According to publication TN-17 from the Plastic Pipe Institute, “Crosslinking of polyethylene into PEX for pipes results in improved properties such as elevated temperature strength and performance, chemical resistance and resistance to slow crack growth.” These are some
of the most important criteria for ground heat exchangers.

Pioneered in Germany more than 40 years ago, PEX piping has been used in radiant heating/cooling, snow and ice melting, water service and plumbing applications in Canada for more than 25 years.

Double U-bends Extract More Energy

One feature of peroxide PEX is its ability to be heat-formed to produce tight-radius bends without kinking. PEXa piping systems for vertical borehole applications can be factory-fabricated with the 180-degree U-bend in the middle of the coil length without joints or connections. This eliminates joints at the bottom of the borehole.

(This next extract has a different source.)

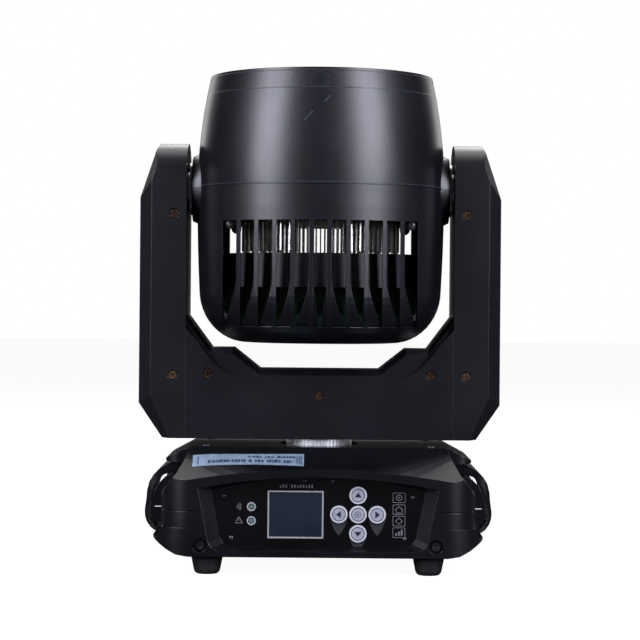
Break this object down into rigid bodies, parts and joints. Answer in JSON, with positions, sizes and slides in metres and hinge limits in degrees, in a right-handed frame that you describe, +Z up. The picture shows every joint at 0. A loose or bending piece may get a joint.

Some PEXa U-bends are encased in special thermoset polymer “probe tips” that allow for nesting one U-bend inside another. This makes the use of double U-bends possible, allowing designers to place twice as much pipe inside a vertical borehole. Field thermal conductivity testing has shown that the double U-bends can increase borehole thermal conductivity (and reduce borehole thermal resistance), generating more energy potential per borehole. With double U-bends, designers may be able to reduce the amount of borehole footage by 10 to 30 per cent, depending on thermal conductivity of the borehole, grout type and soil conditions. This helps to reduce drilling and grouting costs, and can result in a more compact borehole field.

By taking advantage of the unique properties of peroxide PEX, system designers can often achieve a given amount of heat exchange with reduced costs for the outside ground loop piping work. The high flexibility of PEXa pipes and the use of engineered pipe spacers, which allow installation of the tremie pipe (for grouting) with the double U-bends, make the system practical and economical.